Please write out the material that follows, exactly as it stands.

───── DATASET SECTION

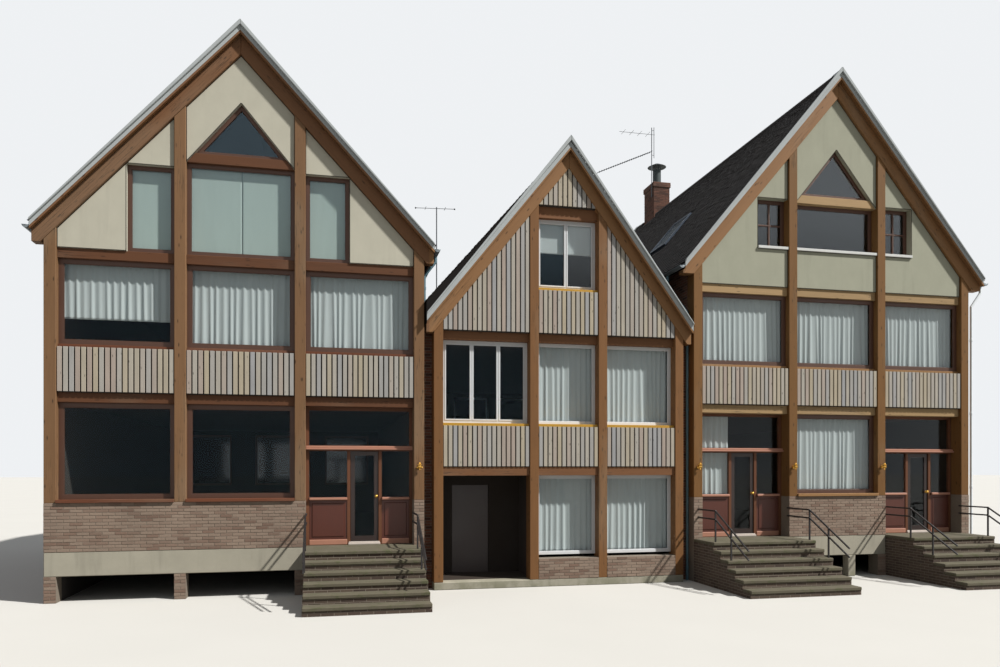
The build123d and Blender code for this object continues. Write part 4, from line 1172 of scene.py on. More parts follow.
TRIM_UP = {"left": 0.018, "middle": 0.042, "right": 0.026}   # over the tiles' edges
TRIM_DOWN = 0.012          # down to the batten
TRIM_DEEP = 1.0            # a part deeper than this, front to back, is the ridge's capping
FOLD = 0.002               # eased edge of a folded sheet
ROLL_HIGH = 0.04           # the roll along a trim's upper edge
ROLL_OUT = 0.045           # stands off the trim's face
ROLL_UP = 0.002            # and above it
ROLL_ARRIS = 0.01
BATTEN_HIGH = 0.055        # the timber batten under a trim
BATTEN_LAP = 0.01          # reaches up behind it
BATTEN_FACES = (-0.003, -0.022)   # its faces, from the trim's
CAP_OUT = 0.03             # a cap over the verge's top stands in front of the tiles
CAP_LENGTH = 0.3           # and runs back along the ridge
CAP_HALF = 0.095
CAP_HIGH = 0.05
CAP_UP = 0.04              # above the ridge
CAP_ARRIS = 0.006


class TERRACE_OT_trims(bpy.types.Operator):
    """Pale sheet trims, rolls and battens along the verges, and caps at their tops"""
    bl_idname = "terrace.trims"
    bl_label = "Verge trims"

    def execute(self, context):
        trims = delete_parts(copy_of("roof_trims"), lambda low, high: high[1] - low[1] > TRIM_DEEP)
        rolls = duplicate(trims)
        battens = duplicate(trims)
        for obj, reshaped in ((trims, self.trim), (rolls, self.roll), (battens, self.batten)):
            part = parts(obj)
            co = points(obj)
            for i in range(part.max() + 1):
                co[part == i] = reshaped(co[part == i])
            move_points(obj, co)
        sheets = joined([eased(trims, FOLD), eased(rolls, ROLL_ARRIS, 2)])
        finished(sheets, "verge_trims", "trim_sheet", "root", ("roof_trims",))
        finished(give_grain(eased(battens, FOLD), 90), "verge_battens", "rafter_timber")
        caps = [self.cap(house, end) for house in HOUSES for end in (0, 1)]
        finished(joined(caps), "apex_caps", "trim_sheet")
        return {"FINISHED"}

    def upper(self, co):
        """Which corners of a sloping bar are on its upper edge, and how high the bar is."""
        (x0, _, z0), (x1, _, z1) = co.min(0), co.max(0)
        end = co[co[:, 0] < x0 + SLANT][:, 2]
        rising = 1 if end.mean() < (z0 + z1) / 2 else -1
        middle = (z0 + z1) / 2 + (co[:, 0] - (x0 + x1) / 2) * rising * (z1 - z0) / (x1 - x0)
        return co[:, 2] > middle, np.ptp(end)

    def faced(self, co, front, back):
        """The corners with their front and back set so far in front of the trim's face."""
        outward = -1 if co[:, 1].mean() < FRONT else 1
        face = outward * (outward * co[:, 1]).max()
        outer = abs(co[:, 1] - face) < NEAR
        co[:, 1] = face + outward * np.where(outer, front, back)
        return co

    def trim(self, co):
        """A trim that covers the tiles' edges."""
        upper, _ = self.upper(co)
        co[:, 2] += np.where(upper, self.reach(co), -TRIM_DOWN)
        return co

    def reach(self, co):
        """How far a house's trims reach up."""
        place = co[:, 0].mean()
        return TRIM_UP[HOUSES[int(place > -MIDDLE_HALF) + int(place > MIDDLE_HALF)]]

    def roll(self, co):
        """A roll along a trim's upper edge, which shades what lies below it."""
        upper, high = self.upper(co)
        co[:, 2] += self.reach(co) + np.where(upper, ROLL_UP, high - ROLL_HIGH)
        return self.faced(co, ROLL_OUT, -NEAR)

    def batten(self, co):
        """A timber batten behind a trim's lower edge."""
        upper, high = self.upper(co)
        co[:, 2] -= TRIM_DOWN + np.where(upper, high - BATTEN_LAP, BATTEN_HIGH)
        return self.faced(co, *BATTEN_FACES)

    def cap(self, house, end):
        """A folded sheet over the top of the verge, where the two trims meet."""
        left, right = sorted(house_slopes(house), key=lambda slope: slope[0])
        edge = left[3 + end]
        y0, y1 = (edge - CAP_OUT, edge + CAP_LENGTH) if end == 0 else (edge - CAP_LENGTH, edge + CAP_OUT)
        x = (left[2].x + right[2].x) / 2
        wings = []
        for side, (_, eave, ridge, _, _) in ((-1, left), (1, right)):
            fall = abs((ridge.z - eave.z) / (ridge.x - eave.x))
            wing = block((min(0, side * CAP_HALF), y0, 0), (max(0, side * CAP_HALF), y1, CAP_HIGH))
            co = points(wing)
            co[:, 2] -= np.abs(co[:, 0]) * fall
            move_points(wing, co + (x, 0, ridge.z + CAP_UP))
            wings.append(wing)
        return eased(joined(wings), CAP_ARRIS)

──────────

RESULT OF THE EXERCISE
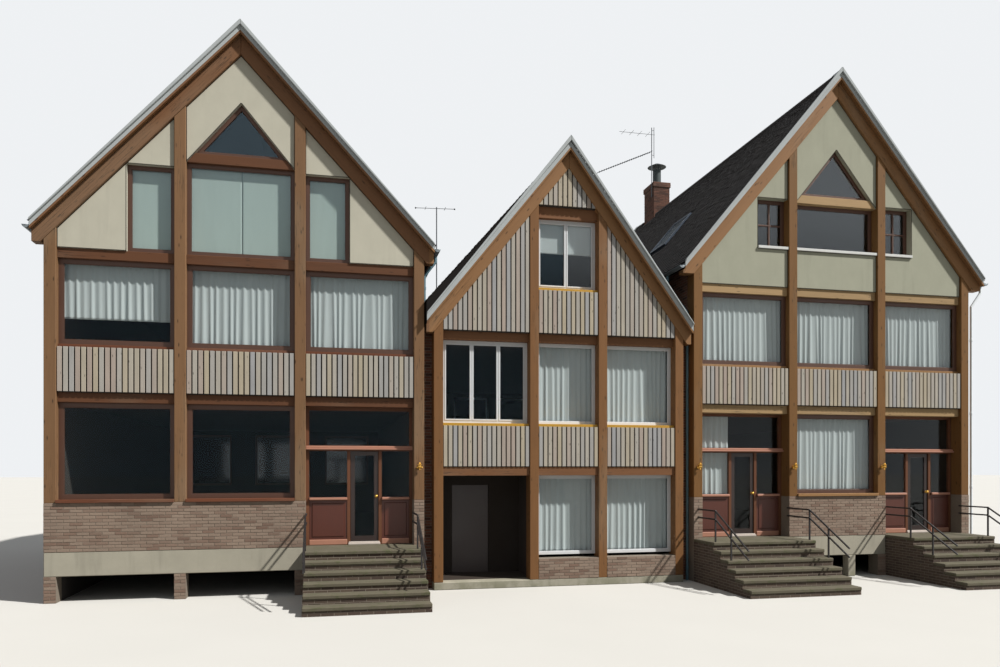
The build123d and Blender code for this object continues. Write part 4, from line 1172 of scene.py on. More parts follow.
TRIM_UP = {"left": 0.018, "middle": 0.042, "right": 0.026}   # over the tiles' edges
TRIM_DOWN = 0.012          # down to the batten
TRIM_DEEP = 1.0            # a part deeper than this, front to back, is the ridge's capping
FOLD = 0.002               # eased edge of a folded sheet
ROLL_HIGH = 0.04           # the roll along a trim's upper edge
ROLL_OUT = 0.045           # stands off the trim's face
ROLL_UP = 0.002            # and above it
ROLL_ARRIS = 0.01
BATTEN_HIGH = 0.055        # the timber batten under a trim
BATTEN_LAP = 0.01          # reaches up behind it
BATTEN_FACES = (-0.003, -0.022)   # its faces, from the trim's
CAP_OUT = 0.03             # a cap over the verge's top stands in front of the tiles
CAP_LENGTH = 0.3           # and runs back along the ridge
CAP_HALF = 0.095
CAP_HIGH = 0.05
CAP_UP = 0.04              # above the ridge
CAP_ARRIS = 0.006


class TERRACE_OT_trims(bpy.types.Operator):
    """Pale sheet trims, rolls and battens along the verges, and caps at their tops"""
    bl_idname = "terrace.trims"
    bl_label = "Verge trims"

    def execute(self, context):
        trims = delete_parts(copy_of("roof_trims"), lambda low, high: high[1] - low[1] > TRIM_DEEP)
        rolls = duplicate(trims)
        battens = duplicate(trims)
        for obj, reshaped in ((trims, self.trim), (rolls, self.roll), (battens, self.batten)):
            part = parts(obj)
            co = points(obj)
            for i in range(part.max() + 1):
                co[part == i] = reshaped(co[part == i])
            move_points(obj, co)
        sheets = joined([eased(trims, FOLD), eased(rolls, ROLL_ARRIS, 2)])
        finished(sheets, "verge_trims", "trim_sheet", "root", ("roof_trims",))
        finished(give_grain(eased(battens, FOLD), 90), "verge_battens", "rafter_timber")
        caps = [self.cap(house, end) for house in HOUSES for end in (0, 1)]
        finished(joined(caps), "apex_caps", "trim_sheet")
        return {"FINISHED"}

    def upper(self, co):
        """Which corners of a sloping bar are on its upper edge, and how high the bar is."""
        (x0, _, z0), (x1, _, z1) = co.min(0), co.max(0)
        end = co[co[:, 0] < x0 + SLANT][:, 2]
        rising = 1 if end.mean() < (z0 + z1) / 2 else -1
        middle = (z0 + z1) / 2 + (co[:, 0] - (x0 + x1) / 2) * rising * (z1 - z0) / (x1 - x0)
        return co[:, 2] > middle, np.ptp(end)

    def faced(self, co, front, back):
        """The corners with their front and back set so far in front of the trim's face."""
        outward = -1 if co[:, 1].mean() < FRONT else 1
        face = outward * (outward * co[:, 1]).max()
        outer = abs(co[:, 1] - face) < NEAR
        co[:, 1] = face + outward * np.where(outer, front, back)
        return co

    def trim(self, co):
        """A trim that covers the tiles' edges."""
        upper, _ = self.upper(co)
        co[:, 2] += np.where(upper, self.reach(co), -TRIM_DOWN)
        return co

    def reach(self, co):
        """How far a house's trims reach up."""
        place = co[:, 0].mean()
        return TRIM_UP[HOUSES[int(place > -MIDDLE_HALF) + int(place > MIDDLE_HALF)]]

    def roll(self, co):
        """A roll along a trim's upper edge, which shades what lies below it."""
        upper, high = self.upper(co)
        co[:, 2] += self.reach(co) + np.where(upper, ROLL_UP, high - ROLL_HIGH)
        return self.faced(co, ROLL_OUT, -NEAR)

    def batten(self, co):
        """A timber batten behind a trim's lower edge."""
        upper, high = self.upper(co)
        co[:, 2] -= TRIM_DOWN + np.where(upper, high - BATTEN_LAP, BATTEN_HIGH)
        return self.faced(co, *BATTEN_FACES)

    def cap(self, house, end):
        """A folded sheet over the top of the verge, where the two trims meet."""
        left, right = sorted(house_slopes(house), key=lambda slope: slope[0])
        edge = left[3 + end]
        y0, y1 = (edge - CAP_OUT, edge + CAP_LENGTH) if end == 0 else (edge - CAP_LENGTH, edge + CAP_OUT)
        x = (left[2].x + right[2].x) / 2
        wings = []
        for side, (_, eave, ridge, _, _) in ((-1, left), (1, right)):
            fall = abs((ridge.z - eave.z) / (ridge.x - eave.x))
            wing = block((min(0, side * CAP_HALF), y0, 0), (max(0, side * CAP_HALF), y1, CAP_HIGH))
            co = points(wing)
            co[:, 2] -= np.abs(co[:, 0]) * fall
            move_points(wing, co + (x, 0, ridge.z + CAP_UP))
            wings.append(wing)
        return eased(joined(wings), CAP_ARRIS)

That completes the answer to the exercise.